This Writer hadn’t seen the debate (was at band practice instead), so had to check the news media for the facts – and found them in the Irish Times: “The Irish Times says he pulled Sturgeon up for lying about it: ‘You might get away with that in England but not here in Scotland.'”

Another cultist then took up the baton and tried quoting from the debate on the Charter for Budget Responsibility – the source of the claim that Labour supported £30 billion of austerity cuts (the claim is that, in supporting the Charter, Labour supported the Tory cuts). It is impossible to bring you a direct quote from this person as they have now blocked This Writer – a common tactic among those who can’t accept their mistakes.

This writer’s response was: “Try reading the charter instead… no mention of ‘£30 billion’ or ‘cuts’… The £30 billion does not exist outside of George Osborne’s own plans… If you read the Charter, you will see that is absolutely correct to say the charter could be supported with no problem.”

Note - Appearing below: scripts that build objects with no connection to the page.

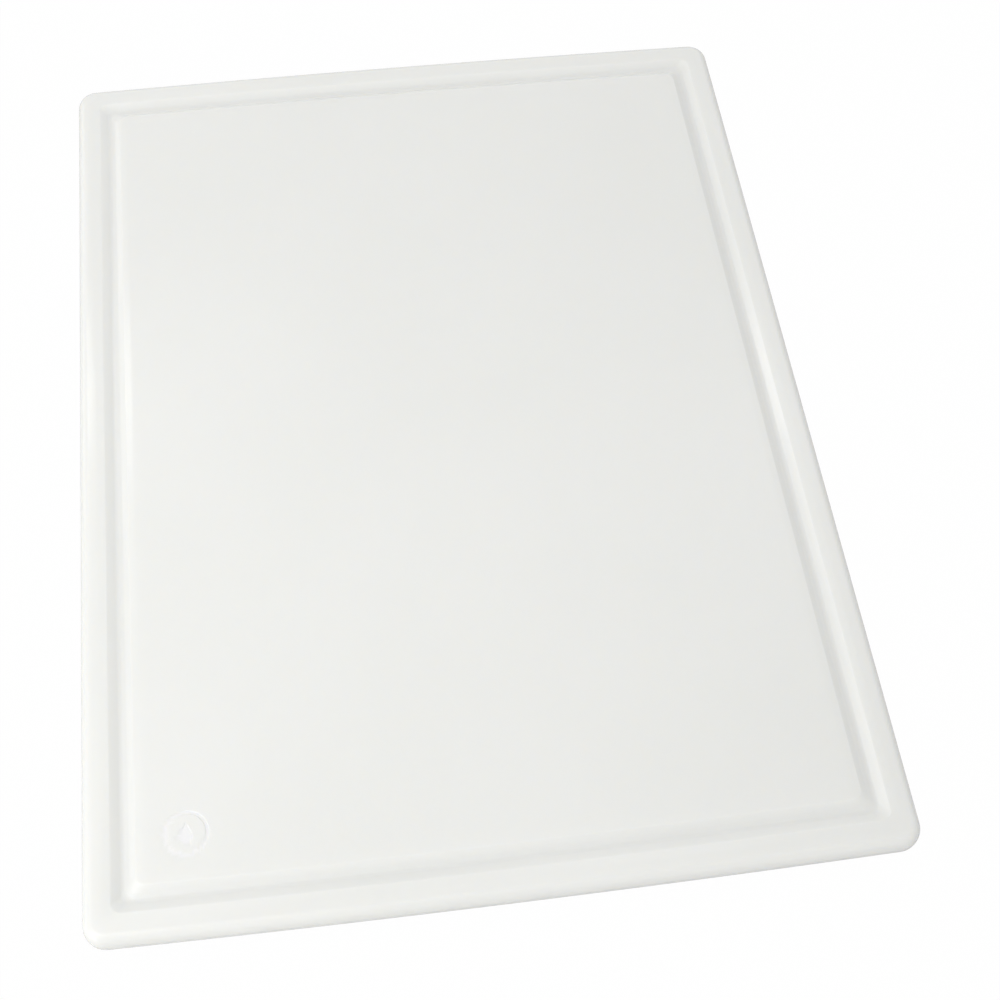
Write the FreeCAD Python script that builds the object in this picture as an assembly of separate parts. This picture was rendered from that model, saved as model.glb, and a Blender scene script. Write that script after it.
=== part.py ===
import FreeCAD, Part
import math
import os

# One-piece moulded cutting board with a juice groove round the cutting field.
# Millimetres.  +Z up, X across the board, Y along the board.
# Origin: centre of the underside, Z = 0 on the resting face.

os.makedirs("parts", exist_ok=True)

# ---------------------------------------------------------------- dimensions
WIDTH = 381.0            # X, short side (15 in)
LENGTH = 508.0           # Y, long side (20 in)
THICK = 12.7             # Z (1/2 in)
CORNER_R = 11.0          # plan radius of the four corners
END_BOW = 1.8            # the short ends are arcs that bulge this much at mid-width

BOTTOM_ROUND = 4.2       # radius of the lower edge
CROWN_RUN = 5.4          # how far the rounded rim reaches in from the edge
CROWN_DROP = 7.0         # how far it falls to the side wall

# Groove section from the rim to the cutting field.  Each bend of the section:
# inset from the board's edge, depth below the face, plan radius at the corners,
# rounding of the bend (0 = left as a crease).
GROOVE = [
    (9.4, 0.0, 5.2, 0.0),       # the rim starts to fall away
    (13.4, 0.27, 4.6, 2.5),     # outer lip
    (17.8, 2.8, 4.7, 2.8),      # foot of the outer wall
    (19.3, 2.8, 4.7, 4.0),      # foot of the inner wall
    (21.6, 2.0, 4.8, 6.0),      # the inner wall steepens
    (24.5, 0.3, 4.9, 2.5),      # inner lip
    (28.0, 0.0, 5.0, 0.0),      # the cutting field is flat from here
]

MARK_X = -143.0          # centre of the moulded emblem on the cutting field
MARK_Y = -207.0
MARK_OUT_R = 10.5        # outer radius of its ring
MARK_RING_W = 1.6
MARK_DROP_R = 3.2        # round end of the droplet inside the ring
MARK_DROP_TIP = 6.6      # distance from the droplet's round centre to its tip
MARK_DEPTH = 0.35

V = FreeCAD.Vector


# ------------------------------------------------------------------- helpers
END_R = ((WIDTH / 2) ** 2 + END_BOW ** 2) / (2 * END_BOW)   # radius of the short ends
END_C = LENGTH / 2 - END_R                                  # centre of the +Y end, on the Y axis


def corner_centre(c):
    """Centre (x, y) of a corner arc that touches the loops' long side and convex
    end when its centre lies c in from the edge, and the angle phi that the end
    arc spans on each side of the Y axis."""
    cx = WIDTH / 2 - c
    phi = math.asin(cx / (END_R - c))
    return cx, END_C + (END_R - c) * math.cos(phi), phi


def loop_wire(inset, r, z):
    """Loop at this inset from the board's outline: two straight long sides, two
    convex ends, four corner arcs of radius r."""
    cx, cy, phi = corner_centre(inset + r)
    turn = math.pi / 2 - phi
    edges = []

    def arc(ox, oy, rad, a0, a1):
        p = [V(ox + rad * math.cos(a), oy + rad * math.sin(a), z) for a in (a0, (a0 + a1) / 2, a1)]
        edges.append(Part.Arc(*p).toShape())
        return p[0], p[2]

    first, end = arc(cx, cy, r, 0.0, turn)
    arc(0.0, END_C, END_R - inset, turn, math.pi - turn)
    a, b = arc(-cx, cy, r, math.pi - turn, math.pi)
    c, d = arc(-cx, -cy, r, math.pi, math.pi + turn)
    edges.append(Part.makeLine(b, c))
    arc(0.0, -END_C, END_R - inset, math.pi + turn, 2 * math.pi - turn)
    e, f = arc(cx, -cy, r, 2 * math.pi - turn, 2 * math.pi)
    edges.append(Part.makeLine(f, first))
    return Part.Wire(Part.__sortEdges__(edges))


def tapered(low, high):
    """Solid between two loops, each (inset, depth, corner radius); low is deeper."""
    return Part.makeLoft([loop_wire(low[0], low[2], THICK - low[1]),
                          loop_wire(high[0], high[2], THICK - high[1])], True, True)


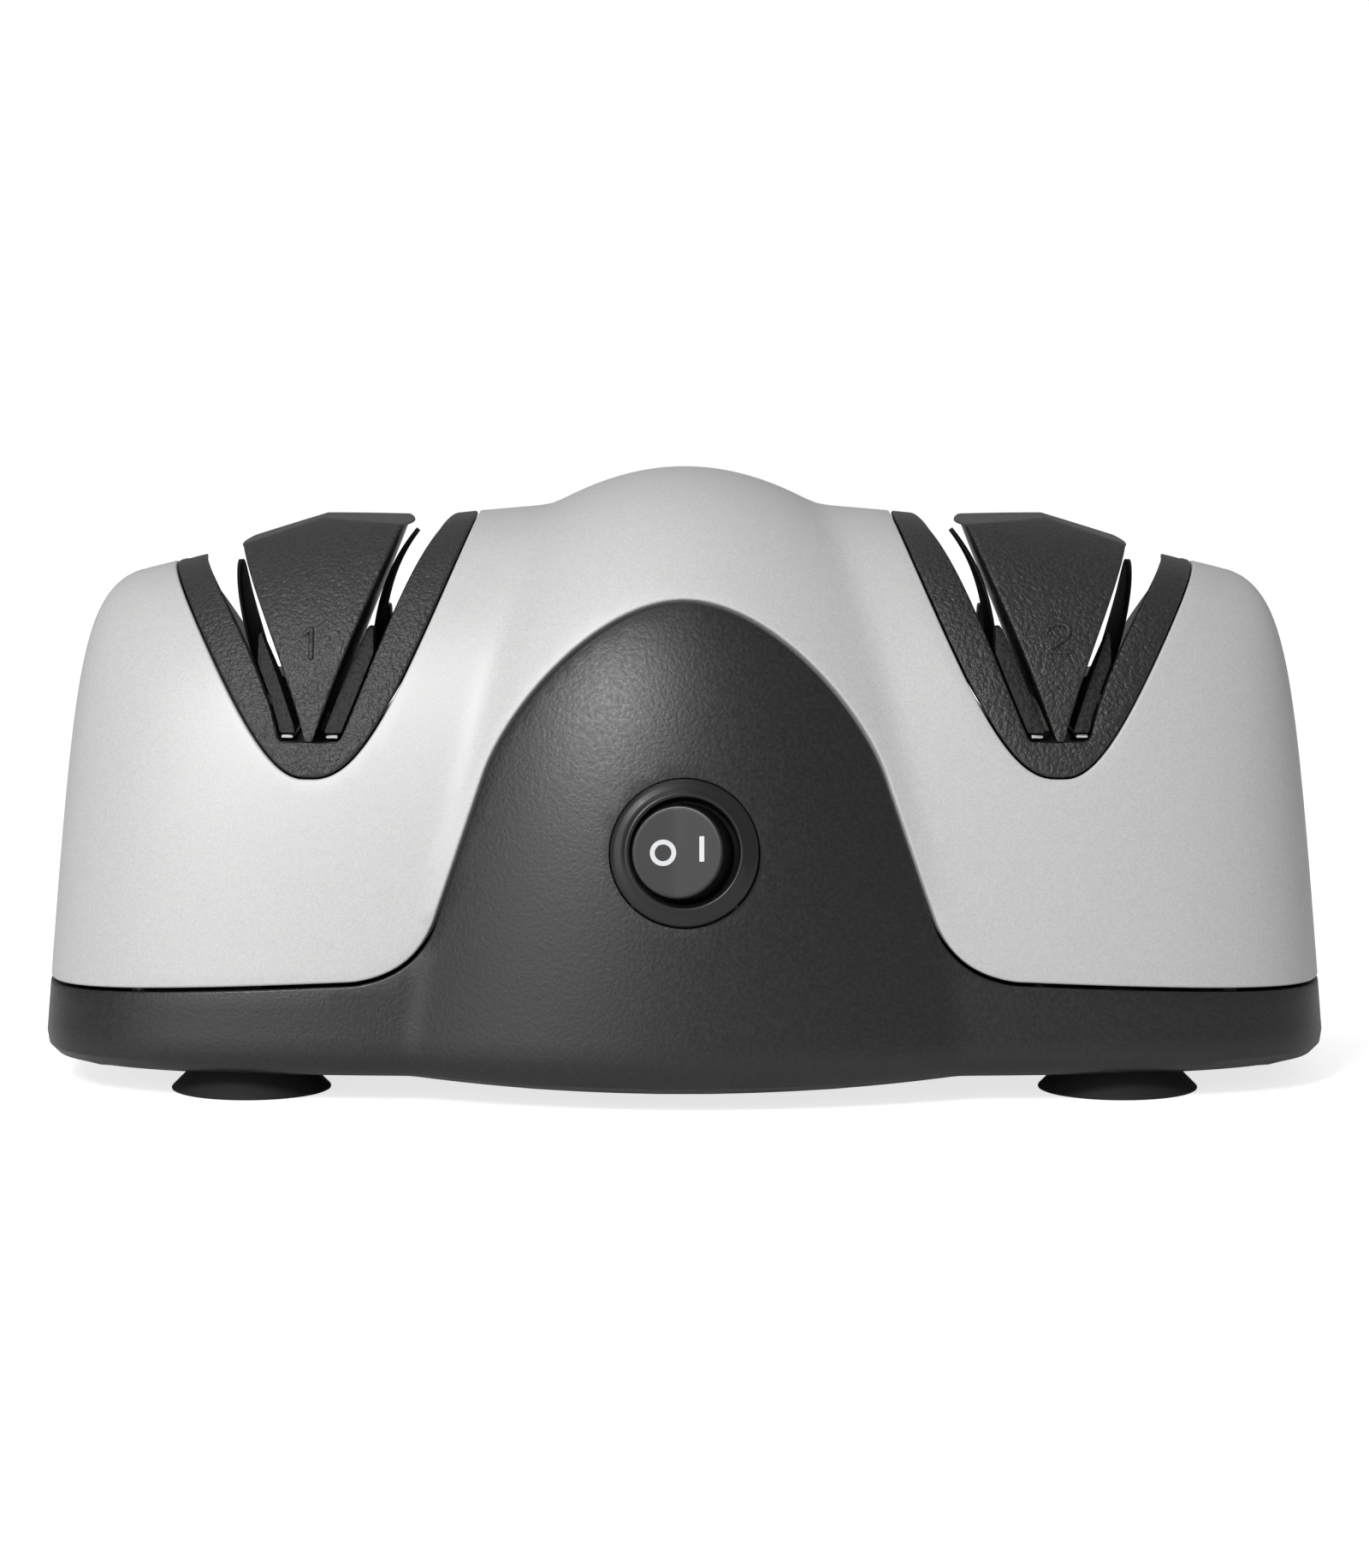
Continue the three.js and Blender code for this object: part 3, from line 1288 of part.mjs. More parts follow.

The Charter itself – in the version debated in Parliament on January 13 – is available on the web here. It states:

“The Treasury’s objectives for fiscal policy are to:

  • ensure sustainable public finances that support confidence in the economy, promote intergenerational fairness, and ensure the effectiveness of wider Government policy; and  
  • support and improve the effectiveness of monetary policy in stabilising economic fluctuations.

The Treasury’s mandate for fiscal policy for this Parliament, announced in the Budget on 22 June 2010, is:

  • a forward-looking target to achieve cyclically-adjusted current balance by the end of the rolling, five-year forecast period.

At this time of rapidly rising debt, the Treasury’s mandate for fiscal policy is supplemented by:

  • a target for public sector net debt as a percentage of GDP to be falling at a fixed date of 2015-16, ensuring the public finances are restored to a sustainable path.

To ensure that expenditure on welfare remains sustainable, the Treasury’s mandate for fiscal policy is further supplemented by:

  • the cap on welfare spending, at a level set out by the Treasury in the most recently published Budget report, over the rolling five-year forecast period, to ensure that expenditure on welfare is contained within a predetermined ceiling.”

No money figures are mentioned at all.

Shadow Chancellor Ed Balls capitalised on this in his speech during that day’s debate: “Let me explain what is going on here. It is a three-year rolling target, so in 2015the three-year target presumably refers to 2017-18, but in 2016 it is rolled forward to 2019 because that is three years later. In 2017, it rolls on to 2020 and in 2018 it rolls on to 2021.

“It is a three-year rolling target, so it rolls on, which means that the Chancellor could come back to the House in 2020 and say, ‘It is okay. Consistent with the charter, I am meeting the aim because I am balancing the current budget in 2023.’ That is what this says and it is utterly ridiculous. It does not even sign him and his party up to balancing the current budget by the end of the next Parliament.

“The fact is that for all the boasts, the rhetoric and the talk of traps, in this new charter before the House it is not targets but aims; it is not balancing the overall budget but the current budget; it is not an absolute commitment to deliver a surplus in the next Parliament, but an absolute commitment to a three-year rolling five-year target.

“The Chancellor has spent all of the past nine months telling everybody what a clever wheeze this is and, once again, it has totally backfired. It is less of a trap and more of a load of complete pony and trap.”

A “load of complete pony and trap” is exactly what all the talk of Labour supporting £30 billion of cuts is.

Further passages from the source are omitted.